En los municipios estas intervenciones se ejecutaban en la figura de los “comisionados municipales”, que hacían las veces de intendentes, suprimiéndose al Concejo Deliberante.

Gobiernos de derecho y gobiernos de facto
En el año 1930, un golpe militar derrocó al Presidente Hipólito Irigoyen. Se abrió entonces una sucesión de dictaduras y gobiernos democráticos condicionados por unas fuerzas armadas que actuaban como soporte institucional de los sectores más concentrados de la economía y del imperialismo norteamericano.

Estas fuerzas armadas facciosas no actuaron en soledad. Por el contrario, encontraron en la civilidad el acompañamiento de sectores autoritarios antidemocráticos.

Luego del golpe contra Irigoyen, derrocaron a Juan Domingo Perón en 1955, a Arturo Frondizi en 1962, a Arturo Illia en 1966 y a Estela Martínez de Perón en 1976. No sólo se trató de los derrocamientos de los gobiernos constitucionales, sino que durante la vigencia de éstos resultaban frecuentes los “planteos” de fuerza por parte de los militares que condicionaban el libre accionar de los gobernantes.

En honor a la verdad, debe decirse que la veta autoritaria estaba notablemente extendida en la sociedad toda. De tal modo que en más de una ocasión, desde los propios partidos de la oposición se instaba al golpe militar, práctica conocida como “golpear la puerta de los cuarteles”.

El golpe militar de 1976 estableció un punto de inflexión en nuestra historia. El baño de sangre que sufrió el país actuó como una especie de shock sobre nuestra sociedad. Nunca se había padecido semejante barbarie. Desaparición forzada de personas en campos de concentración, apropiación y venta de niños, violación de detenidas, secuestros realizados con el único fin de apropiarse de bienes, torturas de una crueldad sin precedentes, imposición del terror sistemático fueron las herramientas del “Proceso de Reorganización Nacional“, como lo llamaron sus cabecillas.

Junto a ello, la guerra contra Inglaterra pergeñada con el exclusivo fin de perpetuarse en el poder cuando ya el terror no alcanzaba para sojuzgar al pueblo.

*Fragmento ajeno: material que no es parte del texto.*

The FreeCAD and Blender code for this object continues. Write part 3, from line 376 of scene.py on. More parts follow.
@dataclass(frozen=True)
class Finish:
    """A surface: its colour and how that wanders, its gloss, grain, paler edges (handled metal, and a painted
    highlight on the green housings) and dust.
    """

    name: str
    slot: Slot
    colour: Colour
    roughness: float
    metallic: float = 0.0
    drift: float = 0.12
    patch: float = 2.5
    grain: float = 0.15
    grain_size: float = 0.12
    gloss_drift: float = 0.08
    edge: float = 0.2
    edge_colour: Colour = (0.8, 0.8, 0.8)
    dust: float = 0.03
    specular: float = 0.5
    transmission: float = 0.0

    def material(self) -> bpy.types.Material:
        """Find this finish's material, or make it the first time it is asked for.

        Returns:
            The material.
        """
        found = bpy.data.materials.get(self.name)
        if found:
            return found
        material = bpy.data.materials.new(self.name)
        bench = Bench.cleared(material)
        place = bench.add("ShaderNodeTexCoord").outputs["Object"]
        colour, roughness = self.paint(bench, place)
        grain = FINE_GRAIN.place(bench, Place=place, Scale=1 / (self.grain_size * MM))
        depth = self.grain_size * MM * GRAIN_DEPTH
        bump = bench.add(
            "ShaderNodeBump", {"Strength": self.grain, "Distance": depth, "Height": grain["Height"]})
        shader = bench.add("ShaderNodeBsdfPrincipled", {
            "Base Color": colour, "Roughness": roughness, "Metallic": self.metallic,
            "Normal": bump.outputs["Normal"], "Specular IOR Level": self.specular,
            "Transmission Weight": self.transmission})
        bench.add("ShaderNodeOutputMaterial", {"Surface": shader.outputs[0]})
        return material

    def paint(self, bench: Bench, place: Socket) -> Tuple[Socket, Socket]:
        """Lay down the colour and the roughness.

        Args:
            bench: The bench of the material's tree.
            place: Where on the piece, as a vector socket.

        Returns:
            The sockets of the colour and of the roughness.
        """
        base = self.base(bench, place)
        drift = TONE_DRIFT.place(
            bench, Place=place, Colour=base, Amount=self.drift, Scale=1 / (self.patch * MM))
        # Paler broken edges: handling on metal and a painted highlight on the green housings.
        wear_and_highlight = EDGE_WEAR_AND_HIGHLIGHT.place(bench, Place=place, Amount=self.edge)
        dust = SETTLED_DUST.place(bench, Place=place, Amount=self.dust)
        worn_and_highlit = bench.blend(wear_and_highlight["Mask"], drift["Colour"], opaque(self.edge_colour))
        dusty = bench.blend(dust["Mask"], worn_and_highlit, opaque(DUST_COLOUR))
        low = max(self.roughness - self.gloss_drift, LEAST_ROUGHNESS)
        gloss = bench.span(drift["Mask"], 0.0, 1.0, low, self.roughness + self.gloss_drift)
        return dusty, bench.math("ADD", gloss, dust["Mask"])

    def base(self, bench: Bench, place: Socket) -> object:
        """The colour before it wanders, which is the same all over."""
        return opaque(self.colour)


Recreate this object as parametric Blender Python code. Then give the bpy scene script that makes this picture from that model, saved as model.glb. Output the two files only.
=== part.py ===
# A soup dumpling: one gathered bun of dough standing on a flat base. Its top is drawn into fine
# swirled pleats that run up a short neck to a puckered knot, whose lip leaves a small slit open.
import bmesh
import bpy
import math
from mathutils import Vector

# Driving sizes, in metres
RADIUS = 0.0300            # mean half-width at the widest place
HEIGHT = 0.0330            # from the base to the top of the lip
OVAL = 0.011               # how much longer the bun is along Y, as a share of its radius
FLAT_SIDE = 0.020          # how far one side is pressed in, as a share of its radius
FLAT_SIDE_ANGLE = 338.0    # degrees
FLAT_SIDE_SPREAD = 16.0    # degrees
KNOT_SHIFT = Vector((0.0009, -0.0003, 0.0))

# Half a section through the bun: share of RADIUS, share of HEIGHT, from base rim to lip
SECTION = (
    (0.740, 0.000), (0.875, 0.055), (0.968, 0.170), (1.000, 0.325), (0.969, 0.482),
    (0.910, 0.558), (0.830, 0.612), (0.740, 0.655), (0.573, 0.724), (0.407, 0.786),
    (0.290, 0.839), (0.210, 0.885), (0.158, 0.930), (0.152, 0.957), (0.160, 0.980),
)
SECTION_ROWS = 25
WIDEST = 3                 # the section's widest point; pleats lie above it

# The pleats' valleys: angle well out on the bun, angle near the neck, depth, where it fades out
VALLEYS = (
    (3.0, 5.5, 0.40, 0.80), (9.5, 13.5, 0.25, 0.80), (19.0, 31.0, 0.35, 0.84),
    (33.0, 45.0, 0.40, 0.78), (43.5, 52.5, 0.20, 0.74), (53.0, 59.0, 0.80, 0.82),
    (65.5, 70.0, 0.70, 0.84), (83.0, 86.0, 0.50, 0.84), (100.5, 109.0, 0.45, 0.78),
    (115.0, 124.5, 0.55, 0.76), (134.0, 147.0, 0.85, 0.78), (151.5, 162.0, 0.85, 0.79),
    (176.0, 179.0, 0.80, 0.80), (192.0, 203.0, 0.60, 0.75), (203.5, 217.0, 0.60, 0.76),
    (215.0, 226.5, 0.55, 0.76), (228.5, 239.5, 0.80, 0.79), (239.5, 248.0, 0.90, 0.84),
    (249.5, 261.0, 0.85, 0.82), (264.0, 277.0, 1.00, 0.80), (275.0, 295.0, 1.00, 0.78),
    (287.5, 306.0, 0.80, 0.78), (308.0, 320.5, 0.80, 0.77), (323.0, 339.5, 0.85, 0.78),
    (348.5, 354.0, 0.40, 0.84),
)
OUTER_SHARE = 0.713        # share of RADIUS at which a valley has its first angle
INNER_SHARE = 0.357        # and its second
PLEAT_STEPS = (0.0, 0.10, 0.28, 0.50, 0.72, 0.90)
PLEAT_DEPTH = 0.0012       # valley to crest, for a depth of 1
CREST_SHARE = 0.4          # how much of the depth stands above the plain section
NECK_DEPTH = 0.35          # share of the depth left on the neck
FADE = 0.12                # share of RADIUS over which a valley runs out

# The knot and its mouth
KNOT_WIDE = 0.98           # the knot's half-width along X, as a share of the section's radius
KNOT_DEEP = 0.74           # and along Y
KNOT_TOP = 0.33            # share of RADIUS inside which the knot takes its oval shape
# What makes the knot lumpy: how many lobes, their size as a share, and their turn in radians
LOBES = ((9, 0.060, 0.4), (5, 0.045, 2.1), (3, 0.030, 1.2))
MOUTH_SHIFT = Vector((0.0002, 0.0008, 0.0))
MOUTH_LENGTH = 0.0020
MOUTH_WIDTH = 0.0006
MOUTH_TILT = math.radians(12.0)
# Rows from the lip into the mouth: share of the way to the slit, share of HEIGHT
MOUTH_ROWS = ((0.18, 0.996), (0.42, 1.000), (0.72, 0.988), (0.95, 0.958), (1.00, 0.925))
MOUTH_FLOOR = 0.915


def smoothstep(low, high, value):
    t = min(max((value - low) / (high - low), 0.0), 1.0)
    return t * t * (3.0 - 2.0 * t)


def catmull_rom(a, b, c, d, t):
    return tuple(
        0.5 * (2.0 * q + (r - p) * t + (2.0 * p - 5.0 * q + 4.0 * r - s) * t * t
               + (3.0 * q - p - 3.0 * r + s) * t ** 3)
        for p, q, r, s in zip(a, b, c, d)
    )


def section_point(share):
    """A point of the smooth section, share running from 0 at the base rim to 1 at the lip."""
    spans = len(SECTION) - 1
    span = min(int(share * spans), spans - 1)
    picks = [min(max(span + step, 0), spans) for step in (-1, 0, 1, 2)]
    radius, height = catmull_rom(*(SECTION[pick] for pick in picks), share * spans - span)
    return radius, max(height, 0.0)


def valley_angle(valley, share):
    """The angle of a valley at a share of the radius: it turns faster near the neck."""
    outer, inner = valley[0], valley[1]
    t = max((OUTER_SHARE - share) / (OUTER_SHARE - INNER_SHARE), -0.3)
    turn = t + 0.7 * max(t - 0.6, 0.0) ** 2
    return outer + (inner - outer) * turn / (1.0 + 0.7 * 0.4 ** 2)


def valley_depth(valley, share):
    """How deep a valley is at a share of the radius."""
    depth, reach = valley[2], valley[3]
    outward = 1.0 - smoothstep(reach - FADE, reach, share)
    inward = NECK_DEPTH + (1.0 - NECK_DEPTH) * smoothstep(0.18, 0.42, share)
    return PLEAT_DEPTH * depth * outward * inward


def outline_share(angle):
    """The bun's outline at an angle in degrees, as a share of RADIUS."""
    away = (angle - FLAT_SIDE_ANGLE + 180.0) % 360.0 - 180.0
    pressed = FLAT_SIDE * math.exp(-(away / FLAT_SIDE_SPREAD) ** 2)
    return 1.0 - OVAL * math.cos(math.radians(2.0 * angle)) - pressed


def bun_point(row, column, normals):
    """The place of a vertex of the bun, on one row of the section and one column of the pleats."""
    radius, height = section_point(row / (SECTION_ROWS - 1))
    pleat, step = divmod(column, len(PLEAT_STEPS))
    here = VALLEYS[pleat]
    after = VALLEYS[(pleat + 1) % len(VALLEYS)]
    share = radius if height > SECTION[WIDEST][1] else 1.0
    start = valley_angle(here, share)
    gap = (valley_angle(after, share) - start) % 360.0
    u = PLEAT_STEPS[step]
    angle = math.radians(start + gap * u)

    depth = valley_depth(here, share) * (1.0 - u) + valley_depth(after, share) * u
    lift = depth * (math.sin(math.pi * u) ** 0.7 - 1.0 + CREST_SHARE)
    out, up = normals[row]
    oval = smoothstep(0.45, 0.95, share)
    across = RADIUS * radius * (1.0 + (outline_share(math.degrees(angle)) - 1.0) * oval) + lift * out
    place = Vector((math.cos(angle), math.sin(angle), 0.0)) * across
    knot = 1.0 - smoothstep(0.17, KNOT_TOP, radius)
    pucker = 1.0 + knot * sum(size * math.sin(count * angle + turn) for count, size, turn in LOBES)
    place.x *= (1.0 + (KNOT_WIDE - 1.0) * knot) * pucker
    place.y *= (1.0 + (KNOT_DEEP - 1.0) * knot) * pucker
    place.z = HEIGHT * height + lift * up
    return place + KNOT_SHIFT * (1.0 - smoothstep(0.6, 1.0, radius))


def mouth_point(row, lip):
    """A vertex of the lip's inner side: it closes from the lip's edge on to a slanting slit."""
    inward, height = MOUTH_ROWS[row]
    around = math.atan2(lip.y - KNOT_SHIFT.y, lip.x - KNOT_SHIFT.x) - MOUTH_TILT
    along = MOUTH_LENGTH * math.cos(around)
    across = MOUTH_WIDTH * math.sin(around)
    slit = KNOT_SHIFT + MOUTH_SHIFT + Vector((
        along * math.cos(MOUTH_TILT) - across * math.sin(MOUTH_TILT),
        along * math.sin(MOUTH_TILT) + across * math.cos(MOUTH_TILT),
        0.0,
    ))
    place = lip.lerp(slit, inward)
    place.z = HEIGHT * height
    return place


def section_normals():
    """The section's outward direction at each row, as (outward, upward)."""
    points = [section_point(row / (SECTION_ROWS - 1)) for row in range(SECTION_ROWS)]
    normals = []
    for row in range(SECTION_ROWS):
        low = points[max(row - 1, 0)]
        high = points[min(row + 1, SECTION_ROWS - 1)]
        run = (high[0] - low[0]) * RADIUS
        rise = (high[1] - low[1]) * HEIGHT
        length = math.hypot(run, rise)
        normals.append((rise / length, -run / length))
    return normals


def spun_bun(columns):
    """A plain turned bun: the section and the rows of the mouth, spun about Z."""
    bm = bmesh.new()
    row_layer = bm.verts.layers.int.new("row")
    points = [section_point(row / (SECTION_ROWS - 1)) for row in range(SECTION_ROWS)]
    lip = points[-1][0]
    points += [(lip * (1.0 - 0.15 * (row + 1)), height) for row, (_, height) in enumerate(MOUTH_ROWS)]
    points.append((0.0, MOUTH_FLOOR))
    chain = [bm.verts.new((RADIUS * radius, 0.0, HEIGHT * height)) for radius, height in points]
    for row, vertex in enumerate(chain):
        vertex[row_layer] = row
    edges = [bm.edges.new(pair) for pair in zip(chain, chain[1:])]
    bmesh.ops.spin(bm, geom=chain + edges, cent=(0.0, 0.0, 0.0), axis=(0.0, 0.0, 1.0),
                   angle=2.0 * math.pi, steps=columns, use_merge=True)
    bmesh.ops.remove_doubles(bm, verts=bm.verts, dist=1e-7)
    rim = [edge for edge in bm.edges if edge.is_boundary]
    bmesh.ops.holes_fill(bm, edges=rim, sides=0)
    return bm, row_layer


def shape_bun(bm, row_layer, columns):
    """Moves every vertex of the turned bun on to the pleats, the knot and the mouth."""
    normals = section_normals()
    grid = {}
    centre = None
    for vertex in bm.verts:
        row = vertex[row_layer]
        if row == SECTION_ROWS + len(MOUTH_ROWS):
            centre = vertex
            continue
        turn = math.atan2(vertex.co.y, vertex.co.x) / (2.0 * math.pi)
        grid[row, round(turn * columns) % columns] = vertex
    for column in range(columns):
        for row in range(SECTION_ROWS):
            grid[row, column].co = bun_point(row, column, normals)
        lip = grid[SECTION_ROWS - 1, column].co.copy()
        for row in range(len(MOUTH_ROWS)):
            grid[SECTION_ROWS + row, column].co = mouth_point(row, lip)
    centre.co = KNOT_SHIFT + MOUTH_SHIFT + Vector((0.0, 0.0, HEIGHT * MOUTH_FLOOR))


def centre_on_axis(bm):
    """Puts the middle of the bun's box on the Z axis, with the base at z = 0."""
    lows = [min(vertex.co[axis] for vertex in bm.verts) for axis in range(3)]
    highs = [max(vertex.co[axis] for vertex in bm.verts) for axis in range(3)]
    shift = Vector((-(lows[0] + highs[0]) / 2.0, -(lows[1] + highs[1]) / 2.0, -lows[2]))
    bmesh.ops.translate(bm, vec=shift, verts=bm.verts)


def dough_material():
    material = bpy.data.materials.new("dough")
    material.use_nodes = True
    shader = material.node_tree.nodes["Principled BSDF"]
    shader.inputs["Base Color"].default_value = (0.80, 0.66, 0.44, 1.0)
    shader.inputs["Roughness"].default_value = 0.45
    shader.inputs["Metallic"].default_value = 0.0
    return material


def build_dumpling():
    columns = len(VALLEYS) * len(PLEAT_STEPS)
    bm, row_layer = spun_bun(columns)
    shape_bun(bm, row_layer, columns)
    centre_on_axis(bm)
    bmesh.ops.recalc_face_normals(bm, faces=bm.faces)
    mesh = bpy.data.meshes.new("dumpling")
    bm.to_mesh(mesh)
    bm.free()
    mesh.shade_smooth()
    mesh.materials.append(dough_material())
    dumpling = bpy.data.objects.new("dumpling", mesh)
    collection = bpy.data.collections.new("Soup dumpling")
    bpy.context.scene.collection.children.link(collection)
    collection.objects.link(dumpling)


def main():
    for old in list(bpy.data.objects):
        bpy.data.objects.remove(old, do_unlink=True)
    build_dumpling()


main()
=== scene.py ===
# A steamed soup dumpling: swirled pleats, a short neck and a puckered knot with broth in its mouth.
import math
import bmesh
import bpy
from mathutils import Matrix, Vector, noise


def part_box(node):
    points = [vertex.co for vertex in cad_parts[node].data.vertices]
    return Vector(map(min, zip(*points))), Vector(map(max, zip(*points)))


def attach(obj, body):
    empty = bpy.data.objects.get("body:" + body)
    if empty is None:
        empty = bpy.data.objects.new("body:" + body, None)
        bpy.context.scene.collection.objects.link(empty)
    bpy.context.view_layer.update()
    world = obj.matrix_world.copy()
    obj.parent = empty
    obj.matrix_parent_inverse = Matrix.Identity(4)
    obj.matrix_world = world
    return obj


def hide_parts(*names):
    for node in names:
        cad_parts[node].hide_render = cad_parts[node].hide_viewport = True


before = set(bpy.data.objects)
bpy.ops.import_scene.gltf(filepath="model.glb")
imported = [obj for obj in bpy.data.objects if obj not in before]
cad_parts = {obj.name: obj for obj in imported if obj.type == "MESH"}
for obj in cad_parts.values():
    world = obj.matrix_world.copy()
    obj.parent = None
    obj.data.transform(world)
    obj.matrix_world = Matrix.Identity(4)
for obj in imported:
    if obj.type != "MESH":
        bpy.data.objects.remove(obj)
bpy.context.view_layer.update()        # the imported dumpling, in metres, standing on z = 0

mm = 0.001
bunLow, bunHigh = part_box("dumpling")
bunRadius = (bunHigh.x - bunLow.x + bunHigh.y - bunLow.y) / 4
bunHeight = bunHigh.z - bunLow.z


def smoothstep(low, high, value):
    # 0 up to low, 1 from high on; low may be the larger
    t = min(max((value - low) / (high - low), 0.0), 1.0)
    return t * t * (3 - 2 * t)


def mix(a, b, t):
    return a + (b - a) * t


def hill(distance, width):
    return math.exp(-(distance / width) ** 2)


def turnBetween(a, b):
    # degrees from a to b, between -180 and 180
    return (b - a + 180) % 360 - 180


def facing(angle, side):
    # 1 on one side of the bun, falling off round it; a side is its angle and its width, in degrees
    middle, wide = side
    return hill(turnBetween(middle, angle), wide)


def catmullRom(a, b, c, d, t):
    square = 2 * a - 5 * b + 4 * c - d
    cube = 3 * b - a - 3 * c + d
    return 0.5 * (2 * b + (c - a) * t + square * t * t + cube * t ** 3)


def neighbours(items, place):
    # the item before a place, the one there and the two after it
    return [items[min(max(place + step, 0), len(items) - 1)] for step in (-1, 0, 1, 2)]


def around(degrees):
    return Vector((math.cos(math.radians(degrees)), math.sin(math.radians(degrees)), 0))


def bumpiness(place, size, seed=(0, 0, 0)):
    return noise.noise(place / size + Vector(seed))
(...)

Como si esto fuera poco, una gestión económica que nos dejó una brutal deuda externa y un aparato productivo arrasado.

Los argentinos nos curamos de espanto. NUNCA MAS quedó grabado en nuestra conciencia colectiva. De allí que hoy llevamos casi veinticuatro años de gobiernos constitucionales. El período democrático más extenso de nuestra historia.

En el nivel municipal, estos golpes se materializaban en la figura de “comisionados municipales”, es decir usando la denominación que se les daba en gobiernos constitucionales a la persona que actuaba como interventora del poder ejecutivo provincial en la comuna. En otras ocasiones se los llamó “intendentes”, como si hubieran sido electos por voluntad popular. Para hablar con propiedad debe llamárselos “comisionados municipales de facto” e “intendentes de facto”.

Más allá de estas denominaciones, debe señalarse que por lo menos en el caso de nuestro municipio, los gobiernos de fuerza supieron elegir vecinos probos que, en general eran bien vistos en la comunidad. En muchos casos, estos intendentes o comisionados de facto actuaron más por vocación de servicio a sus vecinos que por adhesión plena a los usurpadores de la voluntad popular que los habían designado.

De cualquier modo, más allá de la calidad de una gestión de gobierno, la cuestión de fondo con el gobierno de facto municipal es la supresión del derecho ciudadano de elegir a sus gobernantes.